In our book we give two examples, one of which is the simple version with a single “Service Console Network” and one with a dual “Service Console Network” configuration. Now I figured I could update both but I’d rather do just one and explain why I prefer to use this one. The one that I have picked is the single “Management Network” setup. The main reason for it being is the reduced complexity that it brings and on top of that multiple Management Networks will make sense in an environment where you have many NICs and Switches but with all these converged architectures flying around it doesn’t really make sense anymore to have 4 virtual links when you only have 2 physical. Yes I understand that something can happen to a subnet as well, but if that is the case you have far bigger problems than your HA heartbeat network failing. Another thing to keep in mind is that you can also mitigate some of the risks of running into a false positive by selected a different “Isolation Response”, typically we see these set to “Leave Powered On”.

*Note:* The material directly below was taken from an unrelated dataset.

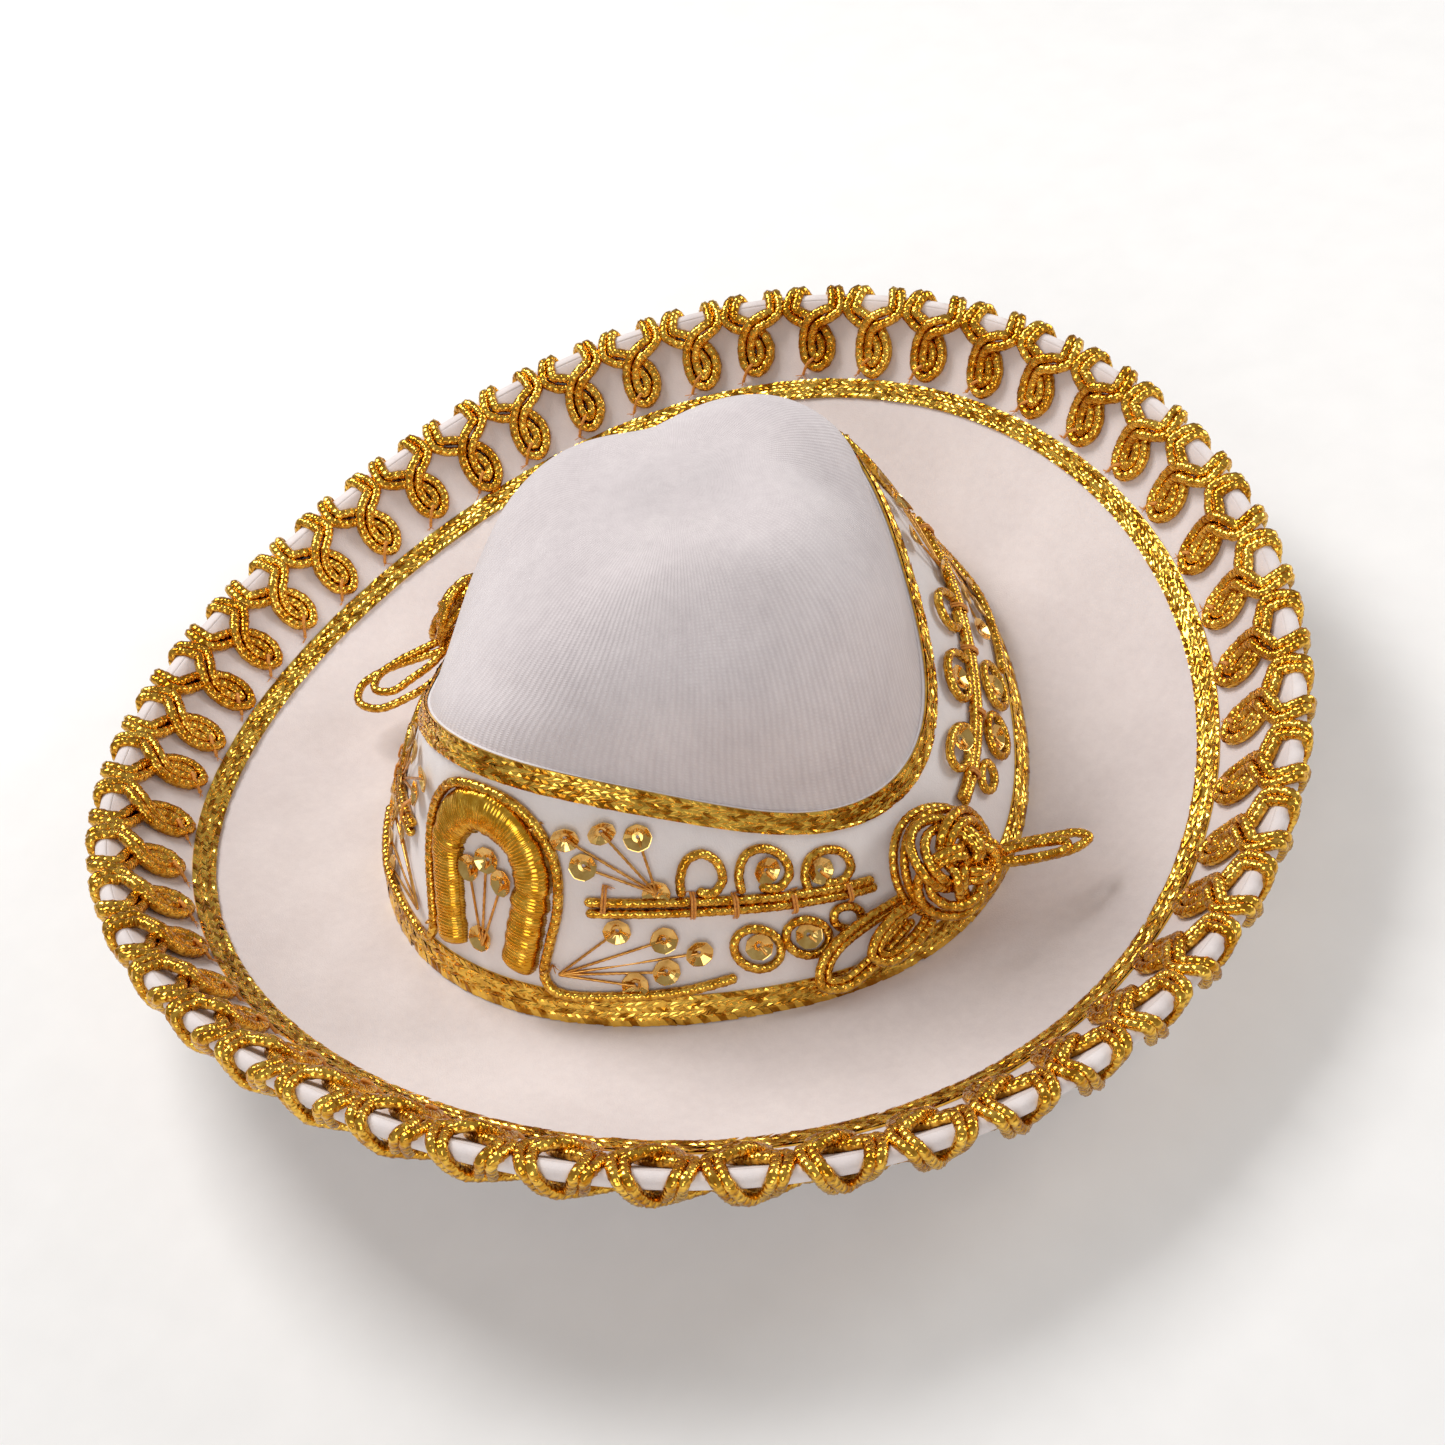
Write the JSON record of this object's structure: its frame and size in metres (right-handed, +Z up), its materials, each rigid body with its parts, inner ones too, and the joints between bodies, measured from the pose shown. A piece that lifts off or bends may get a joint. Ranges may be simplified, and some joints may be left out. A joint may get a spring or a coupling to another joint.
{
  "type": "charro sombrero",
  "caption": "Wide-brimmed charro hat in pale velvet with a dished, laced rim, dented crown and gold braid ornament.",
  "frame": {"origin": "on the resting face under the middle of the brim, at the bottom of the hat", "axes": "+Z up through the crown, -Y towards the front horseshoe, +X and -X towards the side knots"},
  "size_m": [0.31, 0.3034, 0.1092],
  "materials": {
    "white_velvet": "short pile velvet",
    "white_felt": "smooth felt",
    "lining_cloth": "plain woven lining",
    "sweatband_cloth": "ribbed grosgrain",
    "stiff_board": "pressed card",
    "steel_wire": "plain wire",
    "gold_braid": "flat metallic braid",
    "gold_cord": "braided metallic cord",
    "gold_satin_stitch": "padded satin stitch",
    "gold_sequin": "metallised foil",
    "gold_thread": "twisted thread"
  },
  "bodies": {
    "root": {"back_horseshoe_cord": "gold_cord", "back_horseshoe_pad": "gold_satin_stitch", "back_horseshoe_sequins": "gold_sequin", "back_horseshoe_threads": "gold_thread", "back_left_fan_threads": "gold_thread", "back_left_lower_curls": "gold_cord", "back_left_sequins": "gold_sequin", "back_left_stem_cords": "gold_cord", "back_left_stitches": "gold_thread", "back_left_upper_curls": "gold_cord", "back_right_fan_threads": "gold_thread", "back_right_lower_curls": "gold_cord", "back_right_sequins": "gold_sequin", "back_right_stem_cords": "gold_cord", "back_right_stitches": "gold_thread", "back_right_upper_curls": "gold_cord", "band_ribbon_lower": "gold_braid", "band_ribbon_upper": "gold_braid", "brim_board": "stiff_board", "brim_edge_wire": "steel_wire", "brim_ribbon": "gold_braid", "brim_top_velvet": "white_velvet", "brim_under_velvet": "white_velvet", "crown_lining": "lining_cloth", "crown_shell": "stiff_board", "crown_velvet": "white_velvet", "front_horseshoe_cord": "gold_cord", "front_horseshoe_pad": "gold_satin_stitch", "front_horseshoe_sequins": "gold_sequin", "front_horseshoe_threads": "gold_thread", "front_left_fan_threads": "gold_thread", "front_left_lower_curls": "gold_cord", "front_left_sequins": "gold_sequin", "front_left_stem_cords": "gold_cord", "front_left_stitches": "gold_thread", "front_left_upper_curls": "gold_cord", "front_right_fan_threads": "gold_thread", "front_right_lower_curls": "gold_cord", "front_right_sequins": "gold_sequin", "front_right_stem_cords": "gold_cord", "front_right_stitches": "gold_thread", "front_right_upper_curls": "gold_cord", "hat_band": "white_felt", "left_knot": "gold_cord", "left_leaf_loops": "gold_cord", "left_tail_loops": "gold_cord", "right_knot": "gold_cord", "right_leaf_loops": "gold_cord", "right_tail_loops": "gold_cord", "rim_lacing_inner_cord": "gold_cord", "rim_lacing_outer_cord": "gold_cord", "rim_tack_stitches": "gold_thread", "sweatband": "sweatband_cloth"}
  },
  "joints": []
}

The below is an excerpt from the book.
Although there are many configurations possible and supported we recommend a simple but highly resilient configuration. We have included the vMotion (VMkernel) network in our example as combining the Management Network and the vMotion network on a single vSwitch is the most commonly used configuration and an industry accepted best practice.
Requirements:
- 2 physical NICs
- VLAN trunking
Recommended:
- 2 physical switches
The vSwitch should be configured as follows:
- vSwitch0: 2 Physical NICs (vmnic0 and vmnic1)
- When multiple physical PCI devices are available make sure to use a port of each to increase resiliency
- 2 Portgroups (Management Network and vMotion VMkernel)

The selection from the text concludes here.